#### Required work
Every line of the material below should be repeated exactly.

═══ Data ═══

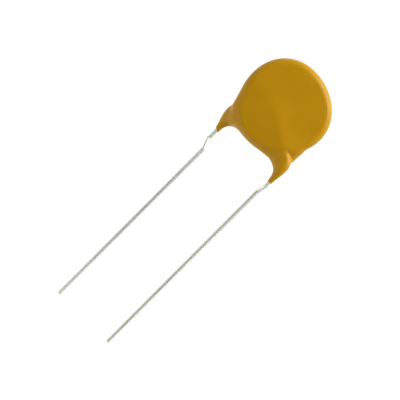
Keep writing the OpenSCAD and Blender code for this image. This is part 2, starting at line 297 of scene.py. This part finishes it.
def surface_net(field, low, high, cell):
    """A closed mesh of quads where field is zero, one point for each grid cell that it crosses."""
    counts = np.ceil((high - low) / cell).astype(int)
    axes = [low[n] + cell * np.arange(counts[n] + 1) for n in range(3)]
    grid = np.stack(np.meshgrid(*axes, indexing="ij"), -1)
    level = field(grid.reshape(-1, 3)).reshape(grid.shape[:3])
    level = np.where(level < 0, -1, 1) * np.maximum(np.abs(level), LEAST_LEVEL * cell)
    total, number = np.zeros((*counts, 3)), np.zeros(counts)
    crossings = []
    for axis in range(3):
        ends = [slice(None)] * 3
        ends[axis] = slice(0, -1)
        start = level[tuple(ends)]
        place = grid[tuple(ends)].copy()
        ends[axis] = slice(1, None)
        stop = level[tuple(ends)]
        crossed = (start < 0) != (stop < 0)
        place[..., axis] += cell * np.where(crossed, start / (start - stop), 0)
        others = [n for n in range(3) if n != axis]
        for first in (0, 1):
            for second in (0, 1):
                part = [slice(None)] * 3
                part[others[0]] = slice(first, first + counts[others[0]])
                part[others[1]] = slice(second, second + counts[others[1]])
                total += (place * crossed[..., None])[tuple(part)]
                number += crossed[tuple(part)]
        crossings.append((crossed, start < 0))
    active = number > 0
    index = np.cumsum(active).reshape(counts) - 1
    points = settle(total[active] / number[active][:, None], field)
    quads = []
    for axis, (crossed, starts_inside) in enumerate(crossings):
        u, v = (axis + 1) % 3, (axis + 2) % 3
        at = np.argwhere(crossed)
        ring = []
        for du, dv in ((0, 0), (-1, 0), (-1, -1), (0, -1)):
            cell_at = at.copy()
            cell_at[:, u] += du
            cell_at[:, v] += dv
            ring.append(index[tuple(cell_at.T)])
        ring = np.stack(ring, 1)
        flip = ~starts_inside[tuple(at.T)]
        ring[flip] = ring[flip][:, ::-1]
        quads.append(ring)
    return points, np.concatenate(quads)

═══

#### Task answer
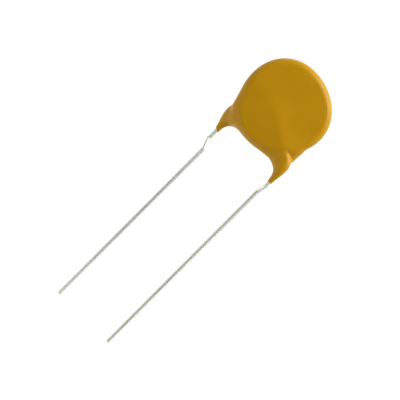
Keep writing the OpenSCAD and Blender code for this image. This is part 2, starting at line 297 of scene.py. This part finishes it.
def surface_net(field, low, high, cell):
    """A closed mesh of quads where field is zero, one point for each grid cell that it crosses."""
    counts = np.ceil((high - low) / cell).astype(int)
    axes = [low[n] + cell * np.arange(counts[n] + 1) for n in range(3)]
    grid = np.stack(np.meshgrid(*axes, indexing="ij"), -1)
    level = field(grid.reshape(-1, 3)).reshape(grid.shape[:3])
    level = np.where(level < 0, -1, 1) * np.maximum(np.abs(level), LEAST_LEVEL * cell)
    total, number = np.zeros((*counts, 3)), np.zeros(counts)
    crossings = []
    for axis in range(3):
        ends = [slice(None)] * 3
        ends[axis] = slice(0, -1)
        start = level[tuple(ends)]
        place = grid[tuple(ends)].copy()
        ends[axis] = slice(1, None)
        stop = level[tuple(ends)]
        crossed = (start < 0) != (stop < 0)
        place[..., axis] += cell * np.where(crossed, start / (start - stop), 0)
        others = [n for n in range(3) if n != axis]
        for first in (0, 1):
            for second in (0, 1):
                part = [slice(None)] * 3
                part[others[0]] = slice(first, first + counts[others[0]])
                part[others[1]] = slice(second, second + counts[others[1]])
                total += (place * crossed[..., None])[tuple(part)]
                number += crossed[tuple(part)]
        crossings.append((crossed, start < 0))
    active = number > 0
    index = np.cumsum(active).reshape(counts) - 1
    points = settle(total[active] / number[active][:, None], field)
    quads = []
    for axis, (crossed, starts_inside) in enumerate(crossings):
        u, v = (axis + 1) % 3, (axis + 2) % 3
        at = np.argwhere(crossed)
        ring = []
        for du, dv in ((0, 0), (-1, 0), (-1, -1), (0, -1)):
            cell_at = at.copy()
            cell_at[:, u] += du
            cell_at[:, v] += dv
            ring.append(index[tuple(cell_at.T)])
        ring = np.stack(ring, 1)
        flip = ~starts_inside[tuple(at.T)]
        ring[flip] = ring[flip][:, ::-1]
        quads.append(ring)
    return points, np.concatenate(quads)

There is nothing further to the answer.